Wednesday, February 15, 2006
This week's news articles:
First, as the overweight, couch-potato, baby-boom generation starts edging into the "normal" age range where heart failure becomes more common, what a surprise! Heart failure rates increase! What is of note, regardless of age, here, is that survival rates are improving - finally! We were getting tired of those mortality statistics not budging, despite newer meds and newer surgeries. Finally, it appears, the cumulative effects of those things are having an effect on mortality.
Next, a reminder to us all that we should have our kidney function checked regularly.
First, as the overweight, couch-potato, baby-boom generation starts edging into the "normal" age range where heart failure becomes more common, what a surprise! Heart failure rates increase! What is of note, regardless of age, here, is that survival rates are improving - finally! We were getting tired of those mortality statistics not budging, despite newer meds and newer surgeries. Finally, it appears, the cumulative effects of those things are having an effect on mortality.
Heart failure increasing in older adults
Feb 08 (Reuters Health) - The rate of heart failure in the US among older adults increased from the 1970s to the 1990s, but survival rates have improved, new research shows. Both of these trends were more apparent in men than in women.
"Hospitalizations for heart failure have more than doubled between the two periods," Dr. William H. Baker, from the University of Rochester in New York, said in a statement. "Heart failure is the most common discharge diagnosis for men and women over age 65."
The findings, which appear in the American Heart Association's journal Circulation, are based on study of new cases of heart failure in the early 1970s and 1990s using data for more than 300,000 older adults enrolled in an HMO in Oregon or Washington.
From 1970 to 1974, a total of 387 patients were diagnosed with heart failure. The number of new cases from 1990 to 1994 was 1555. After accounting for age, a 14 percent increase in the rate of heart failure was observed between the two periods. As noted, this rise was greater in men than in women.
Deaths due to heart failure fell during the 20-year period by 33 percent for men and by 24 percent for women, the report indicates.
As to why survival did not improve as much in women, the researchers believe that it may be because older women have more additional diseases than men or because they are more physically frail.
"The increase in incidence and survival for heart failure suggests an accelerating rise in this disabling and costly disease that is of public health and clinical importance," Baker emphasized. "In the future, heart failure deserves the highest research priority into its precipitating factors and its management."
SOURCE: Circulation, online February 6, 2006.
Next, a reminder to us all that we should have our kidney function checked regularly.

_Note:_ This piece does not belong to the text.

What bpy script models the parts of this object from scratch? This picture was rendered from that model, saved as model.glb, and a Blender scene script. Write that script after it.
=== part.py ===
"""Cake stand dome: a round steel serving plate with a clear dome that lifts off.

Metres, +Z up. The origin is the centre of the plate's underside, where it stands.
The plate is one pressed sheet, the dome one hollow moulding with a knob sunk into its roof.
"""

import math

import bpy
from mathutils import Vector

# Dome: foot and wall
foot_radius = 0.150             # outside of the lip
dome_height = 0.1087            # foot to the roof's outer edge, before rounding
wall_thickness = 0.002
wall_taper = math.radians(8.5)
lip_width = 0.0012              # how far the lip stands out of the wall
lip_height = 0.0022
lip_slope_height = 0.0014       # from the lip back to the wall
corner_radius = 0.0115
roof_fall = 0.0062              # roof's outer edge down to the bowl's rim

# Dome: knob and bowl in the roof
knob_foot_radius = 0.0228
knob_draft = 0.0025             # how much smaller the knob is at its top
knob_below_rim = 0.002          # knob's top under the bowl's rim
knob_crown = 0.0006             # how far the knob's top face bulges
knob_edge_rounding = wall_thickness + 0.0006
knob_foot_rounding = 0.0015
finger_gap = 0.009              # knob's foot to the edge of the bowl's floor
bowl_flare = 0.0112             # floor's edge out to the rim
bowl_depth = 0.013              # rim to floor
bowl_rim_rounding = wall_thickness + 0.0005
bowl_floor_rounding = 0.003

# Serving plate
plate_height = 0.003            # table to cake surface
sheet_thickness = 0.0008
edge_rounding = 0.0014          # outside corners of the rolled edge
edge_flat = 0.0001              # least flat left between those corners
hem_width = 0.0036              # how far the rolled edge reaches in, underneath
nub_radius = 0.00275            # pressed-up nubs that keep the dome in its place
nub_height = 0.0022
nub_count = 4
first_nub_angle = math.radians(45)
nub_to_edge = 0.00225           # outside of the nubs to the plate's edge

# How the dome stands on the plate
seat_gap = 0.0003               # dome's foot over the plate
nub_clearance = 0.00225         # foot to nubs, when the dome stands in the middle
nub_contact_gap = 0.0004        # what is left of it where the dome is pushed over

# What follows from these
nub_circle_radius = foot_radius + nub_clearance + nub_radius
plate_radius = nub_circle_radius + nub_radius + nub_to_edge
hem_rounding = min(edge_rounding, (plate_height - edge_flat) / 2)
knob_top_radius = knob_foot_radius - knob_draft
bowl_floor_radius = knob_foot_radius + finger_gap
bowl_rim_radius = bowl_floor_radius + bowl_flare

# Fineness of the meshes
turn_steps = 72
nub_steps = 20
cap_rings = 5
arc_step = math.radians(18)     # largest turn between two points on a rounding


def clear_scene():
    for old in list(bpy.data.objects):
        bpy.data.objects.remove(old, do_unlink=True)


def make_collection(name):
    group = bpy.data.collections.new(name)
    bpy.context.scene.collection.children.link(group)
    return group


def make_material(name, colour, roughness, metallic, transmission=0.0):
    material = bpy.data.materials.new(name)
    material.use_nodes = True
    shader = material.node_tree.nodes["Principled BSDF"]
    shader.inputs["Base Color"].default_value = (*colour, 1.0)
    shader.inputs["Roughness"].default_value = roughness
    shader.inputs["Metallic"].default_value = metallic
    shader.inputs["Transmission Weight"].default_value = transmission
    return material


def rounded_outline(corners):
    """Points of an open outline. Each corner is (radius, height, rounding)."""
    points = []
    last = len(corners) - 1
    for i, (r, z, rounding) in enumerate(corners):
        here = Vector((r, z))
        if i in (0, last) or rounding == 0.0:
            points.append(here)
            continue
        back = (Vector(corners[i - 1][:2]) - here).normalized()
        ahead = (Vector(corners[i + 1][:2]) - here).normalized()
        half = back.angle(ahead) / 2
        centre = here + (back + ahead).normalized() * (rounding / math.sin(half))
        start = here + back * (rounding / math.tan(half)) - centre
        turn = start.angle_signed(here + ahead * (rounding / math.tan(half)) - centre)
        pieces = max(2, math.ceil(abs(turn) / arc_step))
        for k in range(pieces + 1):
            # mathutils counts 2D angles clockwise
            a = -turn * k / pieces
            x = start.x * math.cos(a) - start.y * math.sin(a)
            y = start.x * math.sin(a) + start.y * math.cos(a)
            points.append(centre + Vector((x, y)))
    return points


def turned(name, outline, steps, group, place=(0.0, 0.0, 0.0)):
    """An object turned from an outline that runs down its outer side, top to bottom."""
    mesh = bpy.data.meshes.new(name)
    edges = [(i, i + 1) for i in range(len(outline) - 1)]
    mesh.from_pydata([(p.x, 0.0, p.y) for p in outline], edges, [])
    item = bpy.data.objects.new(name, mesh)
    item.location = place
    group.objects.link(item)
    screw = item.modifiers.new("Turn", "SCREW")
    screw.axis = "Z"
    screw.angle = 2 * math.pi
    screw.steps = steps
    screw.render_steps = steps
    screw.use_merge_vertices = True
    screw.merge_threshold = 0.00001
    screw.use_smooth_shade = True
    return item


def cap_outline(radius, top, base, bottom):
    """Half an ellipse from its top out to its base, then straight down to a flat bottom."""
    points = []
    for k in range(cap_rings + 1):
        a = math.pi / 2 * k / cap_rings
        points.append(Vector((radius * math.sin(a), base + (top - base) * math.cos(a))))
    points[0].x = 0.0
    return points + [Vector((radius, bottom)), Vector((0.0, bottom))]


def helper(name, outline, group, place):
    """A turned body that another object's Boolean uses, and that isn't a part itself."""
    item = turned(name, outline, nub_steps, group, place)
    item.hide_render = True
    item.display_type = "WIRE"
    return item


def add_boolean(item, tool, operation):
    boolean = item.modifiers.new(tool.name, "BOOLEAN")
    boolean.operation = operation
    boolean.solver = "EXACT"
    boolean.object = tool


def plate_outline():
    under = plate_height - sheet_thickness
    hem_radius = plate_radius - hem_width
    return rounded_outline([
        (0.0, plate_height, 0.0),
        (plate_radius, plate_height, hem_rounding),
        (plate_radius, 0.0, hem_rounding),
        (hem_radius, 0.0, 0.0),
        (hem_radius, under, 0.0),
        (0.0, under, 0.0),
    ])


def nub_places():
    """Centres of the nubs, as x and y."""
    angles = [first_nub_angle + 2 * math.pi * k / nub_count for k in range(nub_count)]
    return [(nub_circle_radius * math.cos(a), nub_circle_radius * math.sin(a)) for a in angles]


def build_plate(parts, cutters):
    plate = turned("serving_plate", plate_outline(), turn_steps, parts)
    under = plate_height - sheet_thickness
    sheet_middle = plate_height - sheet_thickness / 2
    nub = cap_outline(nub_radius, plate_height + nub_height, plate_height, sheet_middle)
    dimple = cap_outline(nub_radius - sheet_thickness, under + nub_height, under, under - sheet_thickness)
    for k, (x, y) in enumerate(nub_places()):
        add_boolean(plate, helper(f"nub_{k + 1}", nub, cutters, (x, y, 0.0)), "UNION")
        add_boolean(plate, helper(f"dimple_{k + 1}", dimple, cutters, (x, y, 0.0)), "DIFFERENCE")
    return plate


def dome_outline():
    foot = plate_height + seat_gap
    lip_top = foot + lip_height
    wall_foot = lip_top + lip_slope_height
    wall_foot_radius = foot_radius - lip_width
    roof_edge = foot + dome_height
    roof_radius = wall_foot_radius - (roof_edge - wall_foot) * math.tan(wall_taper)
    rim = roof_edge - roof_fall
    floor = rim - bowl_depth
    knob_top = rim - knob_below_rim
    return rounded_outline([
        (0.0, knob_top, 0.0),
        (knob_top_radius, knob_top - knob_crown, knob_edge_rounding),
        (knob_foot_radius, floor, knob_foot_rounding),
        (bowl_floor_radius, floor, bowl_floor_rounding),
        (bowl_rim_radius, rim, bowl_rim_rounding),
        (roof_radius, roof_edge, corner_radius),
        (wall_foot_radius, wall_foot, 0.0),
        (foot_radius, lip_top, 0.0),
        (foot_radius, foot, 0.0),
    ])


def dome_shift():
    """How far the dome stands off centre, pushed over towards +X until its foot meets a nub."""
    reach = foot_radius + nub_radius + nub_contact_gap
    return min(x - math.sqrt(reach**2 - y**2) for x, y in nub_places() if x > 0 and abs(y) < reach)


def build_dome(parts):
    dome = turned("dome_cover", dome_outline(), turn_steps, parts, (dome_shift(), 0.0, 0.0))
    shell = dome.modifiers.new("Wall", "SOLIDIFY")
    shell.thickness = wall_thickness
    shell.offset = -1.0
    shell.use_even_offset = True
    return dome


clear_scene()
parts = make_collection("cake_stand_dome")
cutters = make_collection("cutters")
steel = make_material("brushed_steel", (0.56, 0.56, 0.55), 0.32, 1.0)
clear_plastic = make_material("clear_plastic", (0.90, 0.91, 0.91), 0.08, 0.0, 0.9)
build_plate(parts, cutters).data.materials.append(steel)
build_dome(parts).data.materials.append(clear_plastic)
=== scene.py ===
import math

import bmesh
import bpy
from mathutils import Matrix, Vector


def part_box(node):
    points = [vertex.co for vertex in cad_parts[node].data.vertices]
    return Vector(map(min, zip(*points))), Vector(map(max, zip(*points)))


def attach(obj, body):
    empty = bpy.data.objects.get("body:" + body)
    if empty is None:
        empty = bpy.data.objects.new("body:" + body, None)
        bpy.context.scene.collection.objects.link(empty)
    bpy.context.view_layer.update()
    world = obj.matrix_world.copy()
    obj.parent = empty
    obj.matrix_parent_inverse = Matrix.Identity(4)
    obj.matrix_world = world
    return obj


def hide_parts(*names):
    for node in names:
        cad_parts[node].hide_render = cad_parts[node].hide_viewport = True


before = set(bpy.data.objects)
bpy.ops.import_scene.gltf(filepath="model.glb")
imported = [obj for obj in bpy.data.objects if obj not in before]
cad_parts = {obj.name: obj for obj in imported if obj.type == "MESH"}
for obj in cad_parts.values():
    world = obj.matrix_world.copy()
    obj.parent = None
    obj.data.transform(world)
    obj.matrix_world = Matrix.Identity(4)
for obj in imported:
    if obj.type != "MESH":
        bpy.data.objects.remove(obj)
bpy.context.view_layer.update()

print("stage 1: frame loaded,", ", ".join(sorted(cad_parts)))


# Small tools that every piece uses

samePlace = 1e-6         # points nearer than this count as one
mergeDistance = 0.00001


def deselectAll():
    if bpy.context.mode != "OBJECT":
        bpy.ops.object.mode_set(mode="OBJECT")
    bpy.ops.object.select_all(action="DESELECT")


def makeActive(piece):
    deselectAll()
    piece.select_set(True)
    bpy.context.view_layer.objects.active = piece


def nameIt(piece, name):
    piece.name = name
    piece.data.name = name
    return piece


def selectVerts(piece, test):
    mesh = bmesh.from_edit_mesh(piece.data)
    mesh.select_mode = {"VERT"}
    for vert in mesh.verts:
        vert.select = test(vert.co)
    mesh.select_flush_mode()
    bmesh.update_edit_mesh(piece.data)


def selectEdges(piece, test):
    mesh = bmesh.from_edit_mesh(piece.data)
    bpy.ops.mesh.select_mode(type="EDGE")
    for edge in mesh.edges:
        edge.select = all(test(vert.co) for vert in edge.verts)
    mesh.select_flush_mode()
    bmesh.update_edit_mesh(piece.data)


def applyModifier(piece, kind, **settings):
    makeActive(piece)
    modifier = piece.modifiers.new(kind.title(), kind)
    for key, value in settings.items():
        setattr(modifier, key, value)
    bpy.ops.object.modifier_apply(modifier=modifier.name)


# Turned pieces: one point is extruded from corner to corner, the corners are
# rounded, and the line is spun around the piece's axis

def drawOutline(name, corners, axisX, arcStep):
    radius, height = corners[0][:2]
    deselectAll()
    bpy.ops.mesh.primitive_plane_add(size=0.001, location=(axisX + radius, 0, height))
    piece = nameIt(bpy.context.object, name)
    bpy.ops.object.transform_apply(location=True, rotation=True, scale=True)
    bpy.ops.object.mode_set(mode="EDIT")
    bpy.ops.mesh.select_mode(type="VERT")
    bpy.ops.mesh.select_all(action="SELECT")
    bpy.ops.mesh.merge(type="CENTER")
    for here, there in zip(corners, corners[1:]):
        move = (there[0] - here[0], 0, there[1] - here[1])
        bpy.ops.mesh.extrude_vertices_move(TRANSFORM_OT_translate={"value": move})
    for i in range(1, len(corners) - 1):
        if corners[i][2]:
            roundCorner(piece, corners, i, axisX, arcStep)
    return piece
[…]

Poor kidney function ups death risk in heart failure
Feb 07 (Reuters Health) - Impaired kidney function raises the risk of death and hospital admission in patients with chronic heart failure, even among those patients with fairly well preserved heart-pumping action, study findings suggest.
So-called "renal insufficiency" has been shown to increase the risk of death in chronic heart failure patients, but most studies have involved patients with markedly reduced left ventricular ejection fraction (LVEF) -- a measure of the heart's blood-pumping strength.
Less is known about the impact of kidney function on heart failure in the presence of preserved heart-pumping power.
To investigate, Dr. Hans L. Hillege, from the University of Groningen in the Netherlands and associates studied 2,680 heart patients -- 1087 of whom had an LVEF greater than 40 percent indicating preserved heart-pumping action.
At baseline, 36 percent of patients had poorly functioning kidneys. During a median follow-up of 34.4 months, 950 patients died of cardiovascular causes or were admitted to the hospital for heart failure, and there were 625 deaths from all causes.
The authors report that both poorly functioning kidneys and lower LVEF were significant independent predictors of worse outcomes.
"The strong independent effect of renal function in our analysis after adjustment for numerous cardiac risk factors shows that renal function is a valuable predictive variable in evaluating outcomes," the authors maintain, "even if it probably represents partly underlying atherosclerotic or hypertensive vascular disease."